Social Business, Mobility, and Security

security, social business, mobile
Lock by xserve (Lok Leung) from Flickr
Time for some viewer participation.  Raise your hand. If any of the following statements is not true, you can lower your hand.

  • You work for an organization that strictly enforces security?  
  • You work for an organization that is strictly regulated and require lots of compliance?  
  • You work for an organization that does Social Business?  
  • You work for an organization that allows you to mix mobility and social business and compliance together while doing it securely?
If you are still raising your hand, look around and count the number of people with their hands still raised. I would guess that you could count the number of people with their hands still raised on one hand.

The solution of building a secure social business solution with compliance buy-in is tough enough as it is, but once you decide to put it on a mobile device, all bets are off.  Why?  Instead of answering the question directly, let me ask you more questions ...  Is your organization willing to lose that valuable information that occurred when two or more employees collaborated on a solution?  How about if that collaboration occurred between an employee and a customer? Partner?  What happens if that collaboration between employees and customers included privacy data or confidential data?  So think of this scenario if you are not worried.

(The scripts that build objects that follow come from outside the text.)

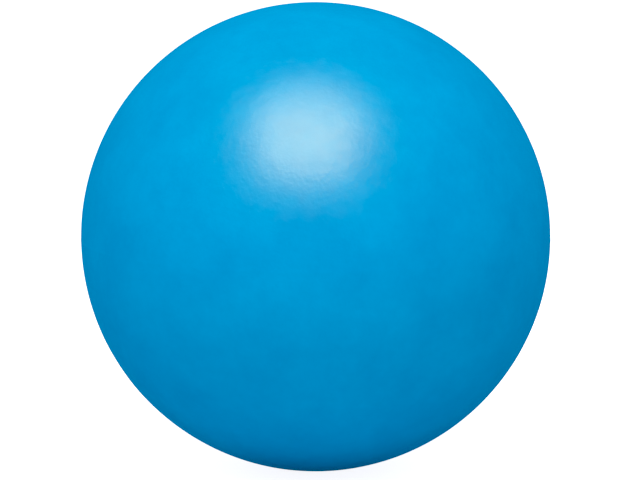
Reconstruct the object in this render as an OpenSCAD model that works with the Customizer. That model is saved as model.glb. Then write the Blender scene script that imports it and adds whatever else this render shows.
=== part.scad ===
// Stress ball: a ball of moulded polyurethane foam that is squeezed in the hand.
// The origin is the lowest point, where the ball touches the desk, and +Z is up.
// The mould parts on the level plane halfway up the ball, and it was filled through a gate at the bottom.

/* [Ball] */
// Outside diameter of the painted ball
ball_d = 63; // [60:0.5:70]

/* [Layers] */
// Thickness of the sprayed colour coat
coat_t = 0.15; // [0.1:0.05:0.4]
// Thickness of the dense skin that the foam forms against the mould
skin_t = 1.4; // [0.8:0.1:3]

/* [Pour gate] */
// Diameter of the foam plug that is left in the gate's hole
gate_d = 6; // [3:0.5:10]

/* [Hidden] */
$fn = 96;

ball_r = ball_d / 2;
skin_r = ball_r - coat_t;
core_r = skin_r - skin_t;

// The parting plane's height, which is also the height of every layer's centre
parting_z = ball_r;

LOWER = -1;
UPPER = 1;

// A ball of radius r about the common centre of the layers
module layer_ball(r) {
    translate([0, 0, parting_z]) sphere(r = r);
}

// The wall between two radii, all the way round
module layer_shell(outer_r, inner_r) {
    difference() {
        layer_ball(outer_r);
        layer_ball(inner_r);
    }
}

// What lies on one side of the parting plane: side is LOWER or UPPER
module one_side(side) {
    intersection() {
        children();
        translate([0, 0, parting_z + side * ball_r]) cube([2 * ball_d, 2 * ball_d, ball_d], center = true);
    }
}

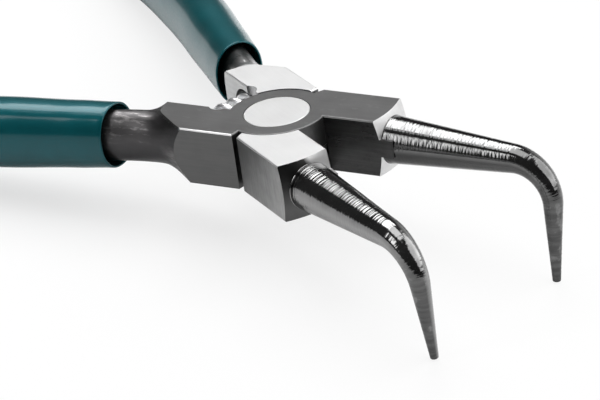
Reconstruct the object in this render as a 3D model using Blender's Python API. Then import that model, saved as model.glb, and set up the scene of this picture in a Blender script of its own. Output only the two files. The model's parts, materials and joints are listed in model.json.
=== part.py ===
# Circlip pliers for shafts, with tips bent square to the jaws, lying open on a bench.
#
# Two forged halves turn on a flush rivet. Each half is one forging: a tang inside its grip, a
# shoulder, a lap ring of half the head's thickness, a jaw block and a turned, bent tip. A small
# compression spring sits in a pocket in each shoulder and pushes the halves open.
#
# Each half is drawn in its closed frame: +X runs along the centre line towards the tips, +Y to
# the side of its jaw, and Z is 0 on the head's top face, with the pivot's axis at X = Y = 0.
# The arms then turn the halves to the open rest, and the stance sets the tool on the bench.

import math

import bmesh
import bpy
from mathutils import Matrix, Vector

# Sizes of the head, in metres
head_thickness = 0.012
half_width = 0.0114
ring_radius = 0.0101
recess_gap = 0.00033
lap_gap = 0.0003
edge_chamfer = 0.0003
jaw_face_offset = 0.0005
jaw_length = 0.022
jaw_back_corner = 0.00455
jaw_back_foot = 0.0034
jaw_end_taper = math.radians(12.6)
shoulder_face_offset = 0.00105
shoulder_front_corner = 0.00385
shoulder_front_foot = 0.0035
relief_distance = 0.013
relief_radius = 0.00215

# Sizes of the rivet
rivet_head_radius = 0.0065
rivet_head_depth = 0.0026
rivet_shank_radius = 0.004
rivet_chamfer = 0.0002
running_gap = 0.0003

# Sizes of the tips
tip_base_radius = 0.00483
tip_end_radius = 0.00082
tip_offset = 0.0054
tip_straight = 0.0272
tip_bend_radius = 0.0082
tip_nose = 0.0161
tip_fillet = 0.0003
tip_end_chamfer = 0.0002
tip_root_depth = 0.002
jaw_end_cut_depth = 0.0005
tip_toe_in = math.radians(3.8)
tip_bend_angle = math.radians(91.0)
tip_nose_lean = math.radians(4.4)

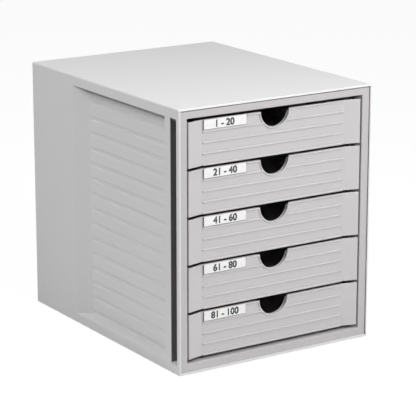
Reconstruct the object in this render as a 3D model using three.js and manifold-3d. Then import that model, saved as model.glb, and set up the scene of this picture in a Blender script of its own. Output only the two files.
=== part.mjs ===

Joe, your star salesman is out and about, meeting with one of his best clients, Jill.  Jill asks a question about how the next version of software will work.  The information she is asking about is confidential at this time, as the company does not want its competitors to know about the new features in the next version of software. 
Unfortunately, Joe doesn't know the answer to the question and would like to get the answer quickly. He would rather not have to get back to Jill and prefers to provide a thorough but quick answer.  He knows the development team can answer the question and uses his mobile social business application to ask the question.   
Jan, one of the developers sees the question from Joe and quickly responds back to Joe, but warns him that if this information gets out, they could have some serious issues.  Joe trusts Jill to not spill the beans and since Jan responded quickly, Joe is able to respond to Jill with the latest information (since he was gabbing it up with Jill).
After Joe meets with Jill, he heads to the airport and while there, leaves his phone in the bathroom.    

What do you do?

The organization has the ability to remotely wipe the device. The organization manages the device and enforces the use of PIN/password on the device and the organization enforces the use of encryption on the device.  
But are those security mechanisms enough?  Managing the device is difficult.  If the device is taken off line, remote wiping the device is not possible.  While a pin/password is good, hacking a PIN (typically 4 digits) is not difficult (9999 combinations).   Passwords are harder but not that much harder.  The device can have a policy set to wipe the device if too many attempts to type in the PIN or password occur.  But in all honesty, who cares about the PIN when you are most interested in the data on the device. Cracking/rooting the device without the use of the password/pin is easier and safer to ensure the data on the device is not wiped.  And once you do that, the device's flash memory(think disk drive) is available to be read.  

So how secure is that confidential data on the device?

You can decide to wait until the device manufacturers and O/S developers play catch-up to make this type of  "security" more "secure".  That could take years.   What do you do?

There is another solution, build an application that is secure.  Have you ever heard of the term, managed application (as compared to managed device).   Managed devices dictate what the owner of the device can and can't do on their device.  It enforces the encryption of the device, forces passwords and other security mechanisms.  In contrast, a managed application allows the developer to dictate what is available for the application and enforces its own security, without relying on the device manufacturer.

How?  A managed application ensures that all of the application data is encrypted, separate and potentially in addition to the device encryption.  A managed application enforces a password for the application.  In the above example, the social business application and the messages sent are secured in transit and if they are stored locally to the device, they are encrypted by the social business application (managed application). If compliance is needed, build it into the system, either capture it at the server side, or provide some means to capture it from the device.